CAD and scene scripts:

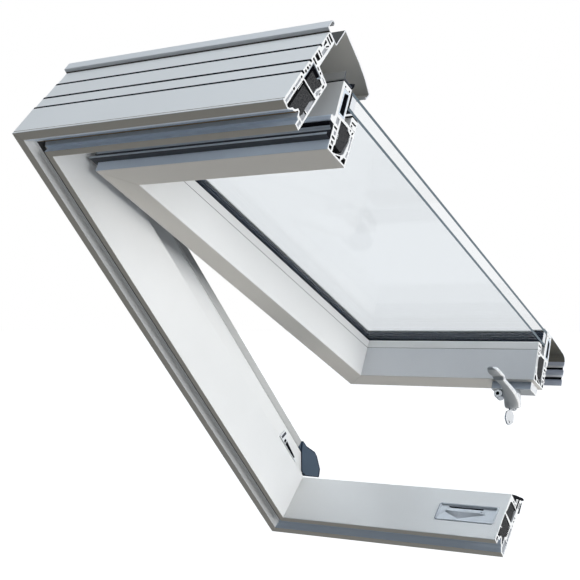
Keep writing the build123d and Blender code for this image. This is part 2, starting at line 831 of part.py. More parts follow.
arm = outline(
    (hinge_s - 26.0, sash_leg_top),
    (hinge_s + 2.0, sash_leg_top),
    (hinge_s + hinge_eye_radius, hinge_d),
    (hinge_s, hinge_d + hinge_eye_radius, hinge_s - hinge_eye_radius, hinge_d),
    (hinge_s - 26.0, sash_leg_top + hinge_plate),
)
arm -= Pos(hinge_s, hinge_d) * Circle(hinge_pin_radius + running_gap)
arm_foot = outline(
    (hinge_s - 26.0, sash_leg_top),
    (hinge_s + 2.0, sash_leg_top),
    (hinge_s + 2.0, sash_leg_top + hinge_plate),
    (hinge_s - 26.0, sash_leg_top + hinge_plate),
)
hinge_arm = side_view(arm, arm_x, arm_x + hinge_plate)
hinge_arm += side_view(arm_foot, arm_x + hinge_plate, sash_leg_width - 1.0)
save("hinge_arm", on_sash(hinge_arm))

# Handle: a base plate on the bottom rail, a lever with a round hub, and a key in its lock
handle_s = sash_length - handle_from_end
handle_centre = handle_x - sash_x
plate_half = 32.0
plate_depth = 12.5


def facing_room(face, near, far_out):
    """A shape drawn on the room face, given thickness out into the room."""
    return extrude(Pos(0, 0, -near) * face, amount=far_out - near, dir=(0, 0, -1))


plate_face = Pos(handle_centre - 2.0, handle_s + 4.0) * RectangleRounded(2 * plate_half, 2 * plate_depth, 5.0)
spindle_radius = 6.0
collar_radius = 9.0
handle_plate = facing_room(plate_face, 0.0, handle_plate_gauge)
handle_plate = chamfer(handle_plate.faces().sort_by(Axis.Z)[0].edges(), 2.5)
collar = Pos(handle_centre, handle_s) * Circle(collar_radius)
handle_plate += facing_room(collar, handle_plate_gauge, handle_plate_gauge + 4.0)
socket = Pos(handle_centre, handle_s) * Circle(spindle_radius + running_gap)
handle_plate -= facing_room(socket, 3.0, handle_plate_gauge + 5.0)
save("handle_plate", on_sash(handle_plate))

boss_face = Pos(handle_centre - plate_half + 4.0, handle_s + 2.0) * Circle(6.0)
boss_face -= Pos(handle_centre - plate_half + 4.0, handle_s + 2.0) * Circle(2.4)
boss = facing_room(boss_face, handle_plate_gauge, handle_plate_gauge + 4.5)
save("release_button", on_sash(boss))

lever_back = handle_front - lever_gauge
tip = lever_length
half = lever_width / 2
blade = outline(
    (-hub_radius, 0.0),
    (0.0, hub_radius, hub_radius, 0.0),
    (half + 7.0, -28.0),
    (half + 1.0, -62.0),
    (half, -tip + half),
    (0.0, -tip, -half, -tip + half),
    (-half + 1.0, -66.0),
    (-half - 2.0, -34.0),
)
lever_face = Pos(handle_centre, handle_s) * Rot(Z=lever_tilt) * blade
key_hole = Pos(handle_centre, handle_s) * Circle(5.0 + running_gap)
lever = facing_room(lever_face, lever_back, handle_front)
spindle = Pos(handle_centre, handle_s) * Circle(spindle_radius)
lever += facing_room(spindle, 3.0 + seat_gap, lever_back)
lever -= facing_room(key_hole, handle_front - 7.0, handle_front + 1.0)
save("handle_lever", on_sash(lever))

# Key: a round barrel in the lever's lock, with a flat stem and a bow that stands out
barrel_face = Pos(handle_centre, handle_s) * Circle(5.0)
stem_start = handle_front + 1.0
key_body = facing_room(barrel_face, handle_front - 7.0 + seat_gap, stem_start)
bow_middle = stem_start + 5.0 + key_bow / 2
bow = Circle(key_bow / 2) - Pos(0, -key_bow / 2 + 4.5) * Circle(2.4)
bow += Pos(0, key_bow / 2 + 1.0) * Rectangle(5.5, 8.0)
bow_plane = Plane(
    origin=(handle_centre, handle_s, -bow_middle),
    x_dir=(cos(radians(35)), sin(radians(35)), 0),
    z_dir=(sin(radians(35)), -cos(radians(35)), 0),
)
key_bow_solid = extrude(bow_plane * bow, amount=key_gauge / 2, both=True)
save("lock_key", on_sash(key_body + key_bow_solid))

print("sash origin on the flat frame", round(sash_x, 2), round(sash_s, 2), round(sash_d, 2))
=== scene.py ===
from math import cos, pi, radians, sin

import bmesh
import bpy
import numpy as np
from mathutils import Matrix, Vector
from mathutils.geometry import tessellate_polygon


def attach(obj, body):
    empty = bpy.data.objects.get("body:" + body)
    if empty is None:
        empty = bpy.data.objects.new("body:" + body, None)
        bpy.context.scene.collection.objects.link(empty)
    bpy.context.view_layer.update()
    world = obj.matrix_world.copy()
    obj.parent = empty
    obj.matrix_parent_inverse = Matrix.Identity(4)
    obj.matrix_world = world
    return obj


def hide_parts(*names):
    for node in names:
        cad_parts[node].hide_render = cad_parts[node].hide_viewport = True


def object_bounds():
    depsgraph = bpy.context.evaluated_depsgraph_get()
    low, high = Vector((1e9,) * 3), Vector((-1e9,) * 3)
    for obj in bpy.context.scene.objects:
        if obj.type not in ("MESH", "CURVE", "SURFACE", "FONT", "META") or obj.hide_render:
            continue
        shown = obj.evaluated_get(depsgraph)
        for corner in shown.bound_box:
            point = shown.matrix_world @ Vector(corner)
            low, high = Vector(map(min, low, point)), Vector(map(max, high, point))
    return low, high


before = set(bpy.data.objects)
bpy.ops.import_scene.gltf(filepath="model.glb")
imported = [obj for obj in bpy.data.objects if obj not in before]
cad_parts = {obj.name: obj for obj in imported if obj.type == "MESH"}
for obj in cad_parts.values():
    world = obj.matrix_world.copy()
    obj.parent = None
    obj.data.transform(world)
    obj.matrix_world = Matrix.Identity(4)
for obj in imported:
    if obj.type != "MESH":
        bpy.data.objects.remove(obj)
cad_low, cad_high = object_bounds()


# Camera: the photograph was taken from the room side, low and to the right of the head,
# and looks up a little. Its place was solved from the corners of the frame and sash.
def in_scene(name, data):
    """Object with this data, linked to the scene."""
    thing = bpy.data.objects.new(name, data)
    bpy.context.scene.collection.objects.link(thing)
    return thing


camera_place = Vector((1.0489, -1.2950, 0.0321))
camera_forward = Vector((-0.54657, 0.83696, 0.02767)).normalized()
camera_up = Vector((0.01691, -0.02200, 0.99961))
camera_right = camera_forward.cross(camera_up).normalized()
camera_turn = Matrix((camera_right, camera_right.cross(camera_forward), -camera_forward)).transposed()
camera_data = bpy.data.cameras.new("photo_camera")
camera_data.lens = 74.0
camera_data.sensor_width = 36.0
camera_data.clip_start = 0.01
camera = in_scene("photo_camera", camera_data)
camera.matrix_world = Matrix.Translation(camera_place) @ camera_turn.to_4x4()
bpy.context.scene.camera = camera
bpy.context.scene.view_settings.view_transform = "Standard"


# Studio: a white room with a pale floor. One broad soft light stands on the section's
# side, a cooler one hangs above and a warm one, as off sunlit ground, comes from below.
def empty_tree(owner):
    """Gives a world or material a node tree with no nodes."""
    owner.use_nodes = True
    owner.node_tree.nodes.clear()
    return owner.node_tree


def add(tree, kind, inputs=None, **settings):
    """Adds a shader node with its settings and gives back its outputs. Each input, by its
    name or number, gets a value, or a link from the output that is given for it."""
    node = tree.nodes.new("ShaderNode" + kind)
    for name, value in settings.items():
        setattr(node, name, value)
    for name, value in (inputs or {}).items():
        if isinstance(value, bpy.types.NodeSocket):
            tree.links.new(value, node.inputs[name])
        else:
            node.inputs[name].default_value = value
    return node.outputs


def surface(tree, inputs):
    """Adds a material's shader with these inputs, and its output."""
    add(tree, "OutputMaterial", {0: add(tree, "BsdfPrincipled", inputs)[0]})


world = bpy.data.worlds.new("white_studio")
bpy.context.scene.world = world
tree = empty_tree(world)
path = add(tree, "LightPath")
seen = add(tree, "Math", {0: path["Is Camera Ray"], 1: path["Is Transmission Ray"]}, operation="MAXIMUM")[0]
glossy_wall, lit_wall, seen_wall = [
    add(tree, "Background", {"Color": (*colour, 1), "Strength": strength})[0]
    for colour, strength in (((0.72, 0.86, 1.0), 0.10), ((0.90, 0.95, 1.0), 0.55), ((1, 1, 1), 1.0))
]
shine = add(tree, "MixShader", {0: path["Is Glossy Ray"], 1: glossy_wall, 2: lit_wall})[0]
both = add(tree, "MixShader", {0: seen, 1: shine, 2: seen_wall})[0]
add(tree, "OutputWorld", {"Surface": both})


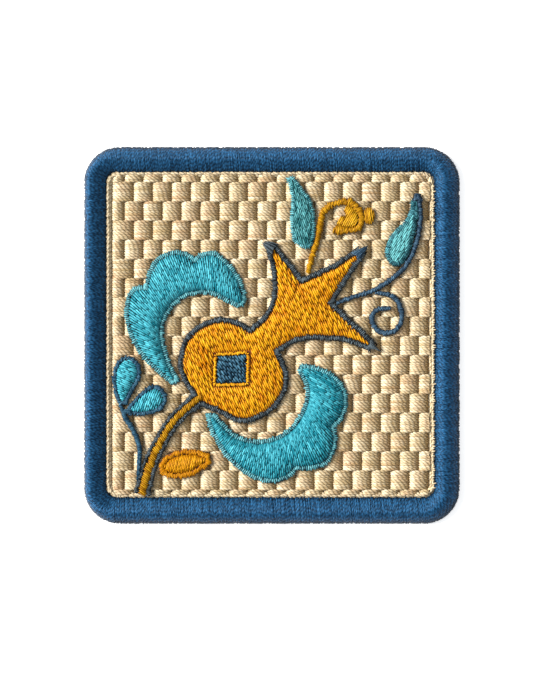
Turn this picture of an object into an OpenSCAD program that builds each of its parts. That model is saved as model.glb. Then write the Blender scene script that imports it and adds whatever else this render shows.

Given request:
Above are the lines; repeat exactly the ones from the line containing "# Key: a round" down to the line containing "before = set(bpy.data.objects)", both inclusive.

The answer:
# Key: a round barrel in the lever's lock, with a flat stem and a bow that stands out
barrel_face = Pos(handle_centre, handle_s) * Circle(5.0)
stem_start = handle_front + 1.0
key_body = facing_room(barrel_face, handle_front - 7.0 + seat_gap, stem_start)
bow_middle = stem_start + 5.0 + key_bow / 2
bow = Circle(key_bow / 2) - Pos(0, -key_bow / 2 + 4.5) * Circle(2.4)
bow += Pos(0, key_bow / 2 + 1.0) * Rectangle(5.5, 8.0)
bow_plane = Plane(
    origin=(handle_centre, handle_s, -bow_middle),
    x_dir=(cos(radians(35)), sin(radians(35)), 0),
    z_dir=(sin(radians(35)), -cos(radians(35)), 0),
)
key_bow_solid = extrude(bow_plane * bow, amount=key_gauge / 2, both=True)
save("lock_key", on_sash(key_body + key_bow_solid))

print("sash origin on the flat frame", round(sash_x, 2), round(sash_s, 2), round(sash_d, 2))
=== scene.py ===
from math import cos, pi, radians, sin

import bmesh
import bpy
import numpy as np
from mathutils import Matrix, Vector
from mathutils.geometry import tessellate_polygon


def attach(obj, body):
    empty = bpy.data.objects.get("body:" + body)
    if empty is None:
        empty = bpy.data.objects.new("body:" + body, None)
        bpy.context.scene.collection.objects.link(empty)
    bpy.context.view_layer.update()
    world = obj.matrix_world.copy()
    obj.parent = empty
    obj.matrix_parent_inverse = Matrix.Identity(4)
    obj.matrix_world = world
    return obj


def hide_parts(*names):
    for node in names:
        cad_parts[node].hide_render = cad_parts[node].hide_viewport = True


def object_bounds():
    depsgraph = bpy.context.evaluated_depsgraph_get()
    low, high = Vector((1e9,) * 3), Vector((-1e9,) * 3)
    for obj in bpy.context.scene.objects:
        if obj.type not in ("MESH", "CURVE", "SURFACE", "FONT", "META") or obj.hide_render:
            continue
        shown = obj.evaluated_get(depsgraph)
        for corner in shown.bound_box:
            point = shown.matrix_world @ Vector(corner)
            low, high = Vector(map(min, low, point)), Vector(map(max, high, point))
    return low, high


before = set(bpy.data.objects)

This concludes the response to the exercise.